(Rows from an object dataset)
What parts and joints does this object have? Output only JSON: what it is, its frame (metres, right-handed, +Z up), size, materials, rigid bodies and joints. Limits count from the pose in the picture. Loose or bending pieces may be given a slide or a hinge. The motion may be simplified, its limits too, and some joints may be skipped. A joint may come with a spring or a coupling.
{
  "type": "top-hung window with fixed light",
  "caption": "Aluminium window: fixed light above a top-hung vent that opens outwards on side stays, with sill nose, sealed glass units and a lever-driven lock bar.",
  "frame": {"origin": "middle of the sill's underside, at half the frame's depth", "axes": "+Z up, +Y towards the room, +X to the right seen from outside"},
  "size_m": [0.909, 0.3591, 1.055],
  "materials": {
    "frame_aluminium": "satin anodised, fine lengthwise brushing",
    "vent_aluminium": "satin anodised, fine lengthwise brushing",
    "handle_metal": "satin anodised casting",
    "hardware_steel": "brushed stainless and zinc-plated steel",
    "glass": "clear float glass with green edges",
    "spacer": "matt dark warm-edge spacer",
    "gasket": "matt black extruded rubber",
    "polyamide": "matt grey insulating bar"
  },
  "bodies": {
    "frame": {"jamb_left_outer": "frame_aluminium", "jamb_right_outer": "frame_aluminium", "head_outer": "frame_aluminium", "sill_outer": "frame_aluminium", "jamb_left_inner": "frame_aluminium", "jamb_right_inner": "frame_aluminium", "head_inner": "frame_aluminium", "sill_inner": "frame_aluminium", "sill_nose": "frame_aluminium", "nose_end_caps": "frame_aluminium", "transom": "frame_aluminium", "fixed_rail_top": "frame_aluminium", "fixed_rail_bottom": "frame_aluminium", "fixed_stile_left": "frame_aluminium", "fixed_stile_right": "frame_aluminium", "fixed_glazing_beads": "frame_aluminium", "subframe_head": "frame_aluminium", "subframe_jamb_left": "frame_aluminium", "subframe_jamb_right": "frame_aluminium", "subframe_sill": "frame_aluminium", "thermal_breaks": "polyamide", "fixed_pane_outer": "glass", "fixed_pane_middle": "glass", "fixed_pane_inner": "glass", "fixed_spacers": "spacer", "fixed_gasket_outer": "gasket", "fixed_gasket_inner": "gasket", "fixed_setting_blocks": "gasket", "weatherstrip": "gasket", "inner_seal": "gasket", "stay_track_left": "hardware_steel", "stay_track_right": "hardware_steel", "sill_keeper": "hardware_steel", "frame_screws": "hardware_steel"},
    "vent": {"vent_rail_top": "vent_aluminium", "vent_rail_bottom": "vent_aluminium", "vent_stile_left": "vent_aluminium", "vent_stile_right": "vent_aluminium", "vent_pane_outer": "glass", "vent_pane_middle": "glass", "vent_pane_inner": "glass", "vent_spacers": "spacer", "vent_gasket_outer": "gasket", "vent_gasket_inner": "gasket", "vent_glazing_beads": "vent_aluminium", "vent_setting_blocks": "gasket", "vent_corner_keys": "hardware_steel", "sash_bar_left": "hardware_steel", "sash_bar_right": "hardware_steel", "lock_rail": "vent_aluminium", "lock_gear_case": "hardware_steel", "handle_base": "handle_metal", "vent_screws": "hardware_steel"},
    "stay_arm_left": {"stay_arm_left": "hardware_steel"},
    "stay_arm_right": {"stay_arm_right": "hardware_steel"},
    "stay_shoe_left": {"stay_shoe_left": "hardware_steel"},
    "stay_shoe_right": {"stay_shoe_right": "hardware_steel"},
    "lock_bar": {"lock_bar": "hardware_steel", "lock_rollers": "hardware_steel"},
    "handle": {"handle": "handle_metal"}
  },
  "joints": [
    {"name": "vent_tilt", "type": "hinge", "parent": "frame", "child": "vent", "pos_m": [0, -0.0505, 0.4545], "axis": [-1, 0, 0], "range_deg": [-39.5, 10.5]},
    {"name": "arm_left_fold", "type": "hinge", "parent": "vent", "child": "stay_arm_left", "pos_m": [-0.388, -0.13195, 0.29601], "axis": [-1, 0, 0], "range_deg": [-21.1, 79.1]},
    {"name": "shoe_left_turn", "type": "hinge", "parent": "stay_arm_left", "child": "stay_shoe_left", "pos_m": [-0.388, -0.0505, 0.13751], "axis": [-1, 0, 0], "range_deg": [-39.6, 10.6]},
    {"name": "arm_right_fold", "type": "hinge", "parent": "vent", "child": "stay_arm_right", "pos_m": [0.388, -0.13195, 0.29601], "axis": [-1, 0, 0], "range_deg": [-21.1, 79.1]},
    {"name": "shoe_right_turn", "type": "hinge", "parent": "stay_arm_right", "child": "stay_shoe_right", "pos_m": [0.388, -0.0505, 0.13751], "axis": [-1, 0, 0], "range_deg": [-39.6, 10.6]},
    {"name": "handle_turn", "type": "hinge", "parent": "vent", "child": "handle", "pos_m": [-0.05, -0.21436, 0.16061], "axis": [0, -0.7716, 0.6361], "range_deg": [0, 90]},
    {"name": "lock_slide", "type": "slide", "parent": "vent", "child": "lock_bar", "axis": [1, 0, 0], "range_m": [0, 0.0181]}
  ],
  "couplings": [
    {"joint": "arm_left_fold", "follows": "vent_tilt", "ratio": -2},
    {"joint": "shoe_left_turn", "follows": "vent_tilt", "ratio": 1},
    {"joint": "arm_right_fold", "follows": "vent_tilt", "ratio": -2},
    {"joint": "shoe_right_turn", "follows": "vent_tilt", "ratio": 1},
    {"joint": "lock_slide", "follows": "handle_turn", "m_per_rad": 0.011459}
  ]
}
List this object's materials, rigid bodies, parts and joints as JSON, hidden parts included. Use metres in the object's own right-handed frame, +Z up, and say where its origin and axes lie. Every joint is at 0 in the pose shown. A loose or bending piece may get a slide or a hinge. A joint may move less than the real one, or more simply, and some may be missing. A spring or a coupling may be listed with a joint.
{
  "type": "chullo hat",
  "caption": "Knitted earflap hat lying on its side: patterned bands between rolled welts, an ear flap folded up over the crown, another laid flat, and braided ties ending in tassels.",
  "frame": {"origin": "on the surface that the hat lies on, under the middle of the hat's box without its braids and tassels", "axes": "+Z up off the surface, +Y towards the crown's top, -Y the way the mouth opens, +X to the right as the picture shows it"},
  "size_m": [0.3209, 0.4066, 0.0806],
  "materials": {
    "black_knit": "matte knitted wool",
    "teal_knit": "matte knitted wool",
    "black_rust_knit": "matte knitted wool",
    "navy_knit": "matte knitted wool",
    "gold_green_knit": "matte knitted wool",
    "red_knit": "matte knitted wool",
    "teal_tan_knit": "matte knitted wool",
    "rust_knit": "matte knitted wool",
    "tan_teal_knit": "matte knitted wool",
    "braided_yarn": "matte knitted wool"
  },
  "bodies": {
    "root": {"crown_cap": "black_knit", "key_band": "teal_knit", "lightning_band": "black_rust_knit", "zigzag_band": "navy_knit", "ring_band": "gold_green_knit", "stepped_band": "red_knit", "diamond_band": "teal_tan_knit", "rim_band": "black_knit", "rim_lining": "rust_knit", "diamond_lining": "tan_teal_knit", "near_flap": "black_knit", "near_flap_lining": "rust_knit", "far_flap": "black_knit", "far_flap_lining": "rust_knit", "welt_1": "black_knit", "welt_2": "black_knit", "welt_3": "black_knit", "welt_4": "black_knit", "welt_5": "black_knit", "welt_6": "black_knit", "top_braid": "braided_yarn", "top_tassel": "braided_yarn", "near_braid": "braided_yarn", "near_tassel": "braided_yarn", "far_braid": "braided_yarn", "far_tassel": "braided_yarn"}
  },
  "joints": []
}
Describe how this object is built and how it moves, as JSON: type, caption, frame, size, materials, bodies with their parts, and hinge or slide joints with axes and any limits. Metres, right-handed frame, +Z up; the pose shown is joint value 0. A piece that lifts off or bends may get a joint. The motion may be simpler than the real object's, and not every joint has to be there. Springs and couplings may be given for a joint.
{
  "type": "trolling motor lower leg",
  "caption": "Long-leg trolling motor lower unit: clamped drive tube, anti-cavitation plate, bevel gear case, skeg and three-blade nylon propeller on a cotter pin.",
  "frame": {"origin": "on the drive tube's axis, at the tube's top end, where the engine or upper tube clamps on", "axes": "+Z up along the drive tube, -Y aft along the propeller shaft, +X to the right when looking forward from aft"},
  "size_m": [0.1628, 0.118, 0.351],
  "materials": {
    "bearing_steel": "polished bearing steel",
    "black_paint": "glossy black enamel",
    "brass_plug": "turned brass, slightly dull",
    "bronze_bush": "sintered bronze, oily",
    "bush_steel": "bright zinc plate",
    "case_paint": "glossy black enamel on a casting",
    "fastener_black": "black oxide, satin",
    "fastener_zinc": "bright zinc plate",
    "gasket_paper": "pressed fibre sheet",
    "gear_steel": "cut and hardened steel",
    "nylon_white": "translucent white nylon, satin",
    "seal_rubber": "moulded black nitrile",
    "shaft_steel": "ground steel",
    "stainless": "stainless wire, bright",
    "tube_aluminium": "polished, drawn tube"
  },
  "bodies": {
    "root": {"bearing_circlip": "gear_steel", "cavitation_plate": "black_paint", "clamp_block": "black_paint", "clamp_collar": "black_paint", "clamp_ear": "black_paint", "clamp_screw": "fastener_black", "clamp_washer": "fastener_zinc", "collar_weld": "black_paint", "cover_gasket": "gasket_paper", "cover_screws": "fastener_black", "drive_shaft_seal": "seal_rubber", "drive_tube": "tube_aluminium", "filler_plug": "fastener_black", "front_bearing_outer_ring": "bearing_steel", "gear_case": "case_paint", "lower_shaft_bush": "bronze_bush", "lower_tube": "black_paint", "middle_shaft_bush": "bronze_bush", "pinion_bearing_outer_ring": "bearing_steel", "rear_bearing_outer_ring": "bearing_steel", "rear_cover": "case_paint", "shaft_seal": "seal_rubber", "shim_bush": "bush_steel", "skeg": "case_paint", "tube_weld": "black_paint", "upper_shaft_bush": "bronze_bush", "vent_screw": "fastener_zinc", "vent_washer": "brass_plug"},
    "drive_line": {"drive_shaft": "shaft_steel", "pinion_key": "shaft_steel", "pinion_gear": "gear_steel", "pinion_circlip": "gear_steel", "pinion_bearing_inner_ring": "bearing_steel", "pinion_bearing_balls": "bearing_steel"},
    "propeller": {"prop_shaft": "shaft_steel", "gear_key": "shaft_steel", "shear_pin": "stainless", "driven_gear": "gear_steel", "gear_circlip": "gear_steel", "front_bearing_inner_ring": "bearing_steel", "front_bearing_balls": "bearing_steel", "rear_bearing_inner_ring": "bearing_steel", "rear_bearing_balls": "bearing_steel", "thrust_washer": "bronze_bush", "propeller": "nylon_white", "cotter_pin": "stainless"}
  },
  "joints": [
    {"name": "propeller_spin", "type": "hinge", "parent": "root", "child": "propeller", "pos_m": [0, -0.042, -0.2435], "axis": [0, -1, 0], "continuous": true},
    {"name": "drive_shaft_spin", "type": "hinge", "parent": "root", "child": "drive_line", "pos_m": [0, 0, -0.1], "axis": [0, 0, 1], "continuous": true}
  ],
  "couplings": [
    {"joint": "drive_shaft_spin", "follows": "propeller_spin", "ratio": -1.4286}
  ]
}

What this task involves
Look for the word "that" and return every line where it occurs.

Task result
  "caption": "Aluminium window: fixed light above a top-hung vent that opens outwards on side stays, with sill nose, sealed glass units and a lever-driven lock bar.",
  "frame": {"origin": "on the surface that the hat lies on, under the middle of the hat's box without its braids and tassels", "axes": "+Z up off the surface, +Y towards the crown's top, -Y the way the mouth opens, +X to the right as the picture shows it"},
Describe how this object is built and how it moves, as JSON: type, caption, frame, size, materials, bodies with their parts, and hinge or slide joints with axes and any limits. Metres, right-handed frame, +Z up; the pose shown is joint value 0. A piece that lifts off or bends may get a joint. The motion may be simpler than the real object's, and not every joint has to be there. Springs and couplings may be given for a joint.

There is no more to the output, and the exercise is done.